Instruction — In full and without alteration, give the listing again.

Source data —

— BEGIN —

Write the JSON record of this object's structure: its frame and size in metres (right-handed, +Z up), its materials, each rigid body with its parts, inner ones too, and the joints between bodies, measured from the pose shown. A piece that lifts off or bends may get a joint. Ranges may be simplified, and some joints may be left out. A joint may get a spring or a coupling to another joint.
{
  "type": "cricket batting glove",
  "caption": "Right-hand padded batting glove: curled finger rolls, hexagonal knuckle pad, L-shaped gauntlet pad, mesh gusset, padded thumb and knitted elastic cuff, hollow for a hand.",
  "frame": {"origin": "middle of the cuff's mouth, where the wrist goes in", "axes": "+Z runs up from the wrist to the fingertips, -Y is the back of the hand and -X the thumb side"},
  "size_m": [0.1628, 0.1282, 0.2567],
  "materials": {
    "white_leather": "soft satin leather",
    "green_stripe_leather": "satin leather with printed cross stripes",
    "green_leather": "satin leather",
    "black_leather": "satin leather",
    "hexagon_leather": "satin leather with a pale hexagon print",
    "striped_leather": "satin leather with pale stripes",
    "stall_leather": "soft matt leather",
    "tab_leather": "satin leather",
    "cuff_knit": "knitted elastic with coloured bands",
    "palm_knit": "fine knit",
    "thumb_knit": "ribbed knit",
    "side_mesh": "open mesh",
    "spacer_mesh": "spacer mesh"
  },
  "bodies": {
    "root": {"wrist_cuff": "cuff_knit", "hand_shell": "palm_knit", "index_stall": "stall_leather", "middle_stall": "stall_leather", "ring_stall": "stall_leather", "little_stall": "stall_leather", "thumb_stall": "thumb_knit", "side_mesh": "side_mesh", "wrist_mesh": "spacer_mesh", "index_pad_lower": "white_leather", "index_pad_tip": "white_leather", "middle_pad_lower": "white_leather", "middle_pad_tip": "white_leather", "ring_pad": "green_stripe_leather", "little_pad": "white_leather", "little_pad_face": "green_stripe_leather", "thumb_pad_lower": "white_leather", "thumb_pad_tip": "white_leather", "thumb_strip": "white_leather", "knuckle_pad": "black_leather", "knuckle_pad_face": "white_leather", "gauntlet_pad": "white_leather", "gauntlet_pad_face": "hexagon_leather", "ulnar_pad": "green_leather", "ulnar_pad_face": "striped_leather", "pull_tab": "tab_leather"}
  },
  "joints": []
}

— END —

Solution —
Write the JSON record of this object's structure: its frame and size in metres (right-handed, +Z up), its materials, each rigid body with its parts, inner ones too, and the joints between bodies, measured from the pose shown. A piece that lifts off or bends may get a joint. Ranges may be simplified, and some joints may be left out. A joint may get a spring or a coupling to another joint.
{
  "type": "cricket batting glove",
  "caption": "Right-hand padded batting glove: curled finger rolls, hexagonal knuckle pad, L-shaped gauntlet pad, mesh gusset, padded thumb and knitted elastic cuff, hollow for a hand.",
  "frame": {"origin": "middle of the cuff's mouth, where the wrist goes in", "axes": "+Z runs up from the wrist to the fingertips, -Y is the back of the hand and -X the thumb side"},
  "size_m": [0.1628, 0.1282, 0.2567],
  "materials": {
    "white_leather": "soft satin leather",
    "green_stripe_leather": "satin leather with printed cross stripes",
    "green_leather": "satin leather",
    "black_leather": "satin leather",
    "hexagon_leather": "satin leather with a pale hexagon print",
    "striped_leather": "satin leather with pale stripes",
    "stall_leather": "soft matt leather",
    "tab_leather": "satin leather",
    "cuff_knit": "knitted elastic with coloured bands",
    "palm_knit": "fine knit",
    "thumb_knit": "ribbed knit",
    "side_mesh": "open mesh",
    "spacer_mesh": "spacer mesh"
  },
  "bodies": {
    "root": {"wrist_cuff": "cuff_knit", "hand_shell": "palm_knit", "index_stall": "stall_leather", "middle_stall": "stall_leather", "ring_stall": "stall_leather", "little_stall": "stall_leather", "thumb_stall": "thumb_knit", "side_mesh": "side_mesh", "wrist_mesh": "spacer_mesh", "index_pad_lower": "white_leather", "index_pad_tip": "white_leather", "middle_pad_lower": "white_leather", "middle_pad_tip": "white_leather", "ring_pad": "green_stripe_leather", "little_pad": "white_leather", "little_pad_face": "green_stripe_leather", "thumb_pad_lower": "white_leather", "thumb_pad_tip": "white_leather", "thumb_strip": "white_leather", "knuckle_pad": "black_leather", "knuckle_pad_face": "white_leather", "gauntlet_pad": "white_leather", "gauntlet_pad_face": "hexagon_leather", "ulnar_pad": "green_leather", "ulnar_pad_face": "striped_leather", "pull_tab": "tab_leather"}
  },
  "joints": []
}